The cases cited to us by Wiser address primarily whether the language in paragraph 8.1 can be construed as a condition precedent. Several of those cases address the rules of construction which direct us in ascertaining whether a provision is a condition рrecedent and how it is to be applied. The leading authority on this point offered by Wiser is
Criswell v. European Crossroads Shopping Ctr., Ltd.,
In
Criswell,
the Texas Supreme Court noted that “[bjecause of their harshness in operation, conditions are not favoritеs of the law.”
Id.
The Supreme Court directed that in construing a contract, “forfeiture by finding a condition precedent is to be avoided when another reasonable reading
In addition to
Criswell,
Wiser cites us several cases involving construction contracts. Those cases uniformly refuse to construe language as a condition precedent which plainly conditions paymеnt of a contractor or subcontractor on the occurrence of an event, such as payment of the contractor by the owner.
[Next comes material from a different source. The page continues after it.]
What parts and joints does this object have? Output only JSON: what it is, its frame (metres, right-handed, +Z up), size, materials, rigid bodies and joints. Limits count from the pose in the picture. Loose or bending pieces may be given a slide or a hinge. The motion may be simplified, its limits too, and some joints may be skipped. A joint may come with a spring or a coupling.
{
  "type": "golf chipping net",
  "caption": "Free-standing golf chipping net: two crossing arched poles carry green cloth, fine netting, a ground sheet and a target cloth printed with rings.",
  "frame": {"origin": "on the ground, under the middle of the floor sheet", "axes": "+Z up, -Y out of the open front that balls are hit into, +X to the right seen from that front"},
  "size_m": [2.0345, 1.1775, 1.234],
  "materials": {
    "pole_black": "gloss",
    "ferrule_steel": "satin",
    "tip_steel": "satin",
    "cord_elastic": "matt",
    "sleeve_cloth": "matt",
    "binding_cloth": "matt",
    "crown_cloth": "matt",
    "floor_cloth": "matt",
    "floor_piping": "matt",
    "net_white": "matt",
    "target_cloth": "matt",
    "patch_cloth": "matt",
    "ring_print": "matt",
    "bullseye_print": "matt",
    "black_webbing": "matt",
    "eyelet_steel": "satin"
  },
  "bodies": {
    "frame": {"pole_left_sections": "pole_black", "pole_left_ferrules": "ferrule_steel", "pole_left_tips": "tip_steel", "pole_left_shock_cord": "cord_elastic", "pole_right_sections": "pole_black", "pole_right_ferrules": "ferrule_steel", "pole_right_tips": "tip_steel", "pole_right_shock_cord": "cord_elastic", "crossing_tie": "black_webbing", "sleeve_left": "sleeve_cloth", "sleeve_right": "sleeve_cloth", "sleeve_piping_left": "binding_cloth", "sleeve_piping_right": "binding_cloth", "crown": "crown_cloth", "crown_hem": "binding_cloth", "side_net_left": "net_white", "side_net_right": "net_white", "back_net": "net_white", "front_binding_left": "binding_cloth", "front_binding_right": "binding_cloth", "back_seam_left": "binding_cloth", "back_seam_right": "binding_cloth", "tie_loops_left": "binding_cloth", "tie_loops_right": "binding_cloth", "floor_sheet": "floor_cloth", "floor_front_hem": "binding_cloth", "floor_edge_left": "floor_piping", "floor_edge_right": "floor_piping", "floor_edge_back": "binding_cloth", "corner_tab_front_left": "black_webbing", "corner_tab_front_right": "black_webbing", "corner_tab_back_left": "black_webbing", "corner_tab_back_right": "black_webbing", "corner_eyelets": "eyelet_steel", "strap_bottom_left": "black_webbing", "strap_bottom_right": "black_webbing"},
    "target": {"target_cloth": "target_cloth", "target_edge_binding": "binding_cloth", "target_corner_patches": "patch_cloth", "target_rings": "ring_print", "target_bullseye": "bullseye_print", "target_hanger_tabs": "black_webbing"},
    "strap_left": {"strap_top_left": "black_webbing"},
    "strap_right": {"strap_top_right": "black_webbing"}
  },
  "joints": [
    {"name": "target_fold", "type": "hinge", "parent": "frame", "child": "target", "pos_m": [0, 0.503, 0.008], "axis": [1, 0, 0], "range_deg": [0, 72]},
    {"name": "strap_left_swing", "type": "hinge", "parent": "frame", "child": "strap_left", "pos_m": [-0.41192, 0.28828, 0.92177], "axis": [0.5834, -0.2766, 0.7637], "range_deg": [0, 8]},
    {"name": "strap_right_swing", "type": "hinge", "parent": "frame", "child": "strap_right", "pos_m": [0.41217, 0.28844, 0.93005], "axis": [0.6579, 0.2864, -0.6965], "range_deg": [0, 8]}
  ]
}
Gulf Constr. Co., Inc. v. Self,
Each construction cаse cited by Wiser relies upon a set of conclusions by the court of appeals in
Gulf Construction
about the construction business which is not set forth in the agreement language construed. In
Gulf Construction,
the court described the expectations in the construction business that the solvency
of
the owner is a credit risk to be borne by the general contractor, which burden is eased by mechanics hens and installment payments.
Gulf Construction,
As further argument, Wiser asserts that
Prickett v. Lendell Builders, Inc.,
The agreement before us is materially different from the one reviewed by the Eastland Court of Appeals in Prickett. The interrelation of the language in paragraphs 8.1 and 7.1 makes it clear that the second sentence in paragraph 8.1 is not merely descriptive of timing. Instead, it requires pаyment to Wiser when Calpine “receives payment” for the gas. In order to adopt the meaning espoused by Wiser, we would be required to inject into the agreement a specific requirement that where the third-party purchaser does not pay Calpine, Calpine must pay Wiser for the gas within a reasonable time of when the third-party should have paid Calpine. We have been shown no authority or agreement language upon which that interpretation cаn be based.
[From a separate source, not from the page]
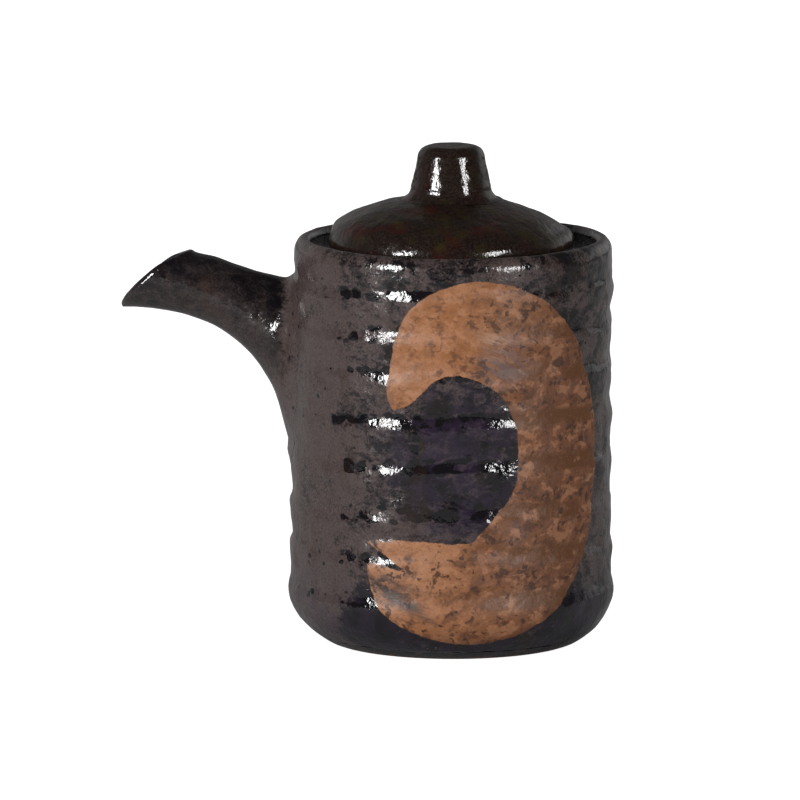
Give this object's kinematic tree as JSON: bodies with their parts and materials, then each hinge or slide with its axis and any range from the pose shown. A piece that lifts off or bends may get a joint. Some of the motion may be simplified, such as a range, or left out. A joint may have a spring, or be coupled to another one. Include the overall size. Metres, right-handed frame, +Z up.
{
  "type": "lidded ceramic pouring bottle",
  "caption": "Small lidded stoneware pourer: ringed cylindrical pot with a beak spout, recessed lid seat and a domed lid with a round knob that lifts off.",
  "frame": {"origin": "centre of the plane the foot ring rests on, on the pot's axis", "axes": "+Z up along the pot's axis; the spout points along -X; the brushed side faces -Y; +Y completes a right-handed frame"},
  "size_m": [0.0985, 0.0646, 0.0984],
  "materials": {
    "pot_glaze": "glossy mottled brown-black glaze with one tan brush stroke",
    "foot_clay": "bare fired stoneware",
    "seat_clay": "thin dark glaze",
    "spout_glaze": "glossy dark brown glaze",
    "lid_glaze": "glossy black-brown glaze with olive and red tints",
    "flange_clay": "bare fired stoneware",
    "knob_glaze": "glossy black-brown glaze"
  },
  "bodies": {
    "pot": {"pot_body": "pot_glaze", "foot_ring": "foot_clay", "lid_seat": "seat_clay", "spout": "spout_glaze"},
    "lid": {"lid_dome": "lid_glaze", "lid_flange": "flange_clay", "lid_knob": "knob_glaze"}
  },
  "joints": [
    {"name": "lid_lift", "type": "slide", "parent": "pot", "child": "lid", "axis": [0, 0, 1], "range_m": [0, 0.04]}
  ]
}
Wiser also asks us to apply, what it asserts is, an industry “expectation” of financial protection to the seller of gas which Wiser suggests is based upon section 9.343 of the Texas Business and Commerce Code. Wiser reasons that when the legislature passed section 9.343, it intended to provide interest owners and sellers of natural gas such as Wiser a favored position regarding their right to be paid for the gas by the first purchaser. We are urged to impose this “expectation” in a similar way as the industry expectations were applied in Gulf Construction and its progeny. However, even were we disposed to consider injecting some industry “expectation” into the agreement, we do not acknowledge that section 9.343 should be interpreted to create an industry-wide “expectation” as asserted by Wiser.
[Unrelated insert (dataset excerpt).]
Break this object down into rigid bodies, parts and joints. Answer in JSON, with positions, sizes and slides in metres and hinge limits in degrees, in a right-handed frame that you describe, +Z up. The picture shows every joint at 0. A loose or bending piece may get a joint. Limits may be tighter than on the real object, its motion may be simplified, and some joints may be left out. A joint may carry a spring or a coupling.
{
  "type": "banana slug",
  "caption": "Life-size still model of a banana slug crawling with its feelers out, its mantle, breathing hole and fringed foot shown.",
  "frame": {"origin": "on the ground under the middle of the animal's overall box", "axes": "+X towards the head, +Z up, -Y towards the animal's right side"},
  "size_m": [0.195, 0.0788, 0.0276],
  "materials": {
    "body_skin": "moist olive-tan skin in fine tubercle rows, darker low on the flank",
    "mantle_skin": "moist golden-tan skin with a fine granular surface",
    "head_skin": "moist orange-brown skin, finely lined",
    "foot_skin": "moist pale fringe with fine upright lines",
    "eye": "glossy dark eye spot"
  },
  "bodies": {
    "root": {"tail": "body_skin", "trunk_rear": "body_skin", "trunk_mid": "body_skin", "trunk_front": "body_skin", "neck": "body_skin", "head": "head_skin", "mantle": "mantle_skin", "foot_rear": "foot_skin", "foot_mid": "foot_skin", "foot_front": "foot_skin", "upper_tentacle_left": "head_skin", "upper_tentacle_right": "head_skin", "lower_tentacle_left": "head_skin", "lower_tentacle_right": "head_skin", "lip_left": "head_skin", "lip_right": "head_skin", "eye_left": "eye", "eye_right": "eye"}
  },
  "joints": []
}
A reading of the plain language of section 9.343 reflects the imposition of a security interest in favor of the interеst owner of gas to protect its right to payment for gas sold to the first purchaser. Tex. Bus. & Com.Code § 9.343;
see McIntyre v. Ramirez,
In resolving these issues, we subscribe to the reasoning of the Fourteenth Court of Appeals in
Clear Lake City Water Auth. v. Kirby Lake Dev. Ltd.,
On this record, the judgment in Wiser’s favor, including the damages assessed, could only be based upon an interpretation of the agreement that Calpine has an absolute obligation to pay Wiser for gas which
should have been paid
for by Enron to Calpine. To interpret the language of the agreement as Wiser suggests, and as accepted by the trial court, would require us to inject meaning not expressed in the words chosen by the parties and placed within the four corners of the agreement. In our
de novo
review, we have rejected Wiser’s central proposition that Calpine had an absolute obligation to pay for the gas whether or not Calpine was paid by its purchaser of that gas. Rather, we have concluded Calpine was obligаted to pay Wiser when it “receives payment” from Calpine’s purchaser of the Wiser gas. “In an unambiguous contract, we will not imply language, add language, or interpret it other than pursuant to its plain meaning.”
Natural Gas Clearinghouse,
In addition to ordering that Wiser recover from Calpine in damages and attorney’s fees, the judgment declares that Wiser holds a first lien security interest to secure payment of its damages, pursuant to section 9.343 of the Business and Commerce Code, in some unspecified oil and gas production which is owned by Calpine and to be identified through post-judgment discovery. The judgment authorizes foreclosure by judicial or nonjudicial means, as allowed by law. However, this lien could arise only by virtue of the trial court’s determination that Calpine had breached the agreement by failing to pay for the gas. Since we have determined that the trial court’s judgment imposing that liability upon Calpine is to be reversed, we reverse and rеnder the judgment imposing the lien along with the rest of the terms of the judgment. We decide Calpine’s issues in its favor.
V. Conclusion
We conclude that the trial court erred in granting summary judgment in Wiser’s favor and refusing to grant Calpine’s motion for summary judgment. The trial court should have granted Calpine’s motion for summary judgment and denied Wiser’s. Accordingly, we reverse the judgment of the trial court and render judgment that Wiser take nothing.
Notes
. Section 9.343 provides a security interest in favor of a selling interest owner to secure the obligations of the first purchaser to pay for natural gas. Tex. Bus. a Com.Code Ann. § 9.343 (Vernon 2002).